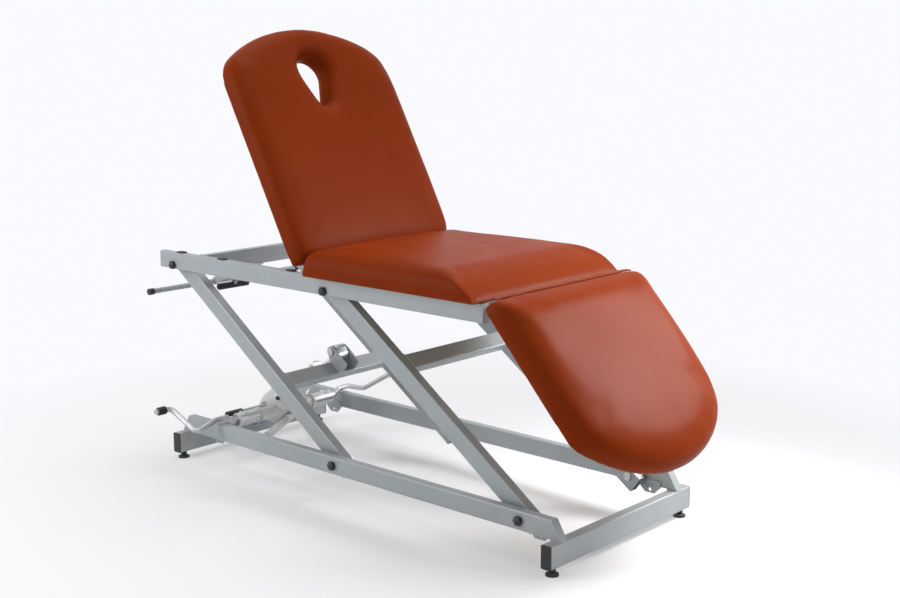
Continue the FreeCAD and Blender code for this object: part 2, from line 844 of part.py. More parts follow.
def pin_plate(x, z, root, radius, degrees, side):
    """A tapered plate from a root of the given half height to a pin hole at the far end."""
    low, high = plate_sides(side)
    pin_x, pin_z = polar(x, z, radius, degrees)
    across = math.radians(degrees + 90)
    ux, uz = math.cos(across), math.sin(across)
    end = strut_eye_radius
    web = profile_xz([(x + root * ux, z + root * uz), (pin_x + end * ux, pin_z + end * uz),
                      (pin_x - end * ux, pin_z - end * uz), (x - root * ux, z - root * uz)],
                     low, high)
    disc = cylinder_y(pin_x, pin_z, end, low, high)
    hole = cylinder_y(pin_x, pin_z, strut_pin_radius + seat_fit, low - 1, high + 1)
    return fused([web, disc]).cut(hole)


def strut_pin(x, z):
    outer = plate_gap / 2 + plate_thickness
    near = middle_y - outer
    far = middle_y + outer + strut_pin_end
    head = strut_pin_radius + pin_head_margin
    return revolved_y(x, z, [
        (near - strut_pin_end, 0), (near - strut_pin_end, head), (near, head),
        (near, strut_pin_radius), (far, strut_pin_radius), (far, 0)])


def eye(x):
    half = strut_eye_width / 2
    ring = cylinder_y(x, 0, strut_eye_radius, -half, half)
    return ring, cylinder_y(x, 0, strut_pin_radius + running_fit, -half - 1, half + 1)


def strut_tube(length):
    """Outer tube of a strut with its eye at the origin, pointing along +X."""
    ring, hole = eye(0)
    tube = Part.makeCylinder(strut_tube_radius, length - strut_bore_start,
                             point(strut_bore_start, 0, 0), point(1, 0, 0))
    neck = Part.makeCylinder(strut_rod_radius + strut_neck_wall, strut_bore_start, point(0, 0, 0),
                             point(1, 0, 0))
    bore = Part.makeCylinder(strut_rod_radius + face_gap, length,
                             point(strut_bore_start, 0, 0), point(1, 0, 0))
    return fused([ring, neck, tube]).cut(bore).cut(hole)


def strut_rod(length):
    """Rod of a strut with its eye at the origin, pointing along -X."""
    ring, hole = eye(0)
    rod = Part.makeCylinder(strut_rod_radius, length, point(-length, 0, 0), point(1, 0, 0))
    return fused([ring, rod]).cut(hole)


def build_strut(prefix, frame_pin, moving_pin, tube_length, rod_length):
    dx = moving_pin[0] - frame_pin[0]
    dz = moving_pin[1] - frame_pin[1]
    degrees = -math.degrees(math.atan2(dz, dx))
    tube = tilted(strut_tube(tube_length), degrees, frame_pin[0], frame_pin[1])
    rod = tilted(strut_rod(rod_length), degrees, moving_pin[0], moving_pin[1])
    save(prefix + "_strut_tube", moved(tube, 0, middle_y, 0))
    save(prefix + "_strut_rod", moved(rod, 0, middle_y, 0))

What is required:
Reproduce verbatim only this range: the first line of the material through the line that contains "return fused([ring, neck, tube]).cut(bore).cut(hole)", inclusive.

Completed exercise:
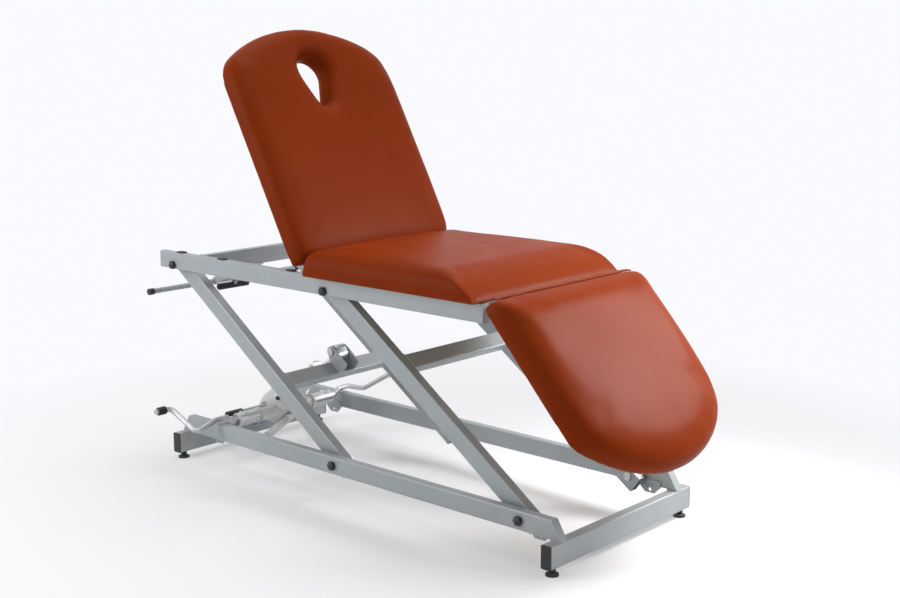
Continue the FreeCAD and Blender code for this object: part 2, from line 844 of part.py. More parts follow.
def pin_plate(x, z, root, radius, degrees, side):
    """A tapered plate from a root of the given half height to a pin hole at the far end."""
    low, high = plate_sides(side)
    pin_x, pin_z = polar(x, z, radius, degrees)
    across = math.radians(degrees + 90)
    ux, uz = math.cos(across), math.sin(across)
    end = strut_eye_radius
    web = profile_xz([(x + root * ux, z + root * uz), (pin_x + end * ux, pin_z + end * uz),
                      (pin_x - end * ux, pin_z - end * uz), (x - root * ux, z - root * uz)],
                     low, high)
    disc = cylinder_y(pin_x, pin_z, end, low, high)
    hole = cylinder_y(pin_x, pin_z, strut_pin_radius + seat_fit, low - 1, high + 1)
    return fused([web, disc]).cut(hole)


def strut_pin(x, z):
    outer = plate_gap / 2 + plate_thickness
    near = middle_y - outer
    far = middle_y + outer + strut_pin_end
    head = strut_pin_radius + pin_head_margin
    return revolved_y(x, z, [
        (near - strut_pin_end, 0), (near - strut_pin_end, head), (near, head),
        (near, strut_pin_radius), (far, strut_pin_radius), (far, 0)])


def eye(x):
    half = strut_eye_width / 2
    ring = cylinder_y(x, 0, strut_eye_radius, -half, half)
    return ring, cylinder_y(x, 0, strut_pin_radius + running_fit, -half - 1, half + 1)


def strut_tube(length):
    """Outer tube of a strut with its eye at the origin, pointing along +X."""
    ring, hole = eye(0)
    tube = Part.makeCylinder(strut_tube_radius, length - strut_bore_start,
                             point(strut_bore_start, 0, 0), point(1, 0, 0))
    neck = Part.makeCylinder(strut_rod_radius + strut_neck_wall, strut_bore_start, point(0, 0, 0),
                             point(1, 0, 0))
    bore = Part.makeCylinder(strut_rod_radius + face_gap, length,
                             point(strut_bore_start, 0, 0), point(1, 0, 0))
    return fused([ring, neck, tube]).cut(bore).cut(hole)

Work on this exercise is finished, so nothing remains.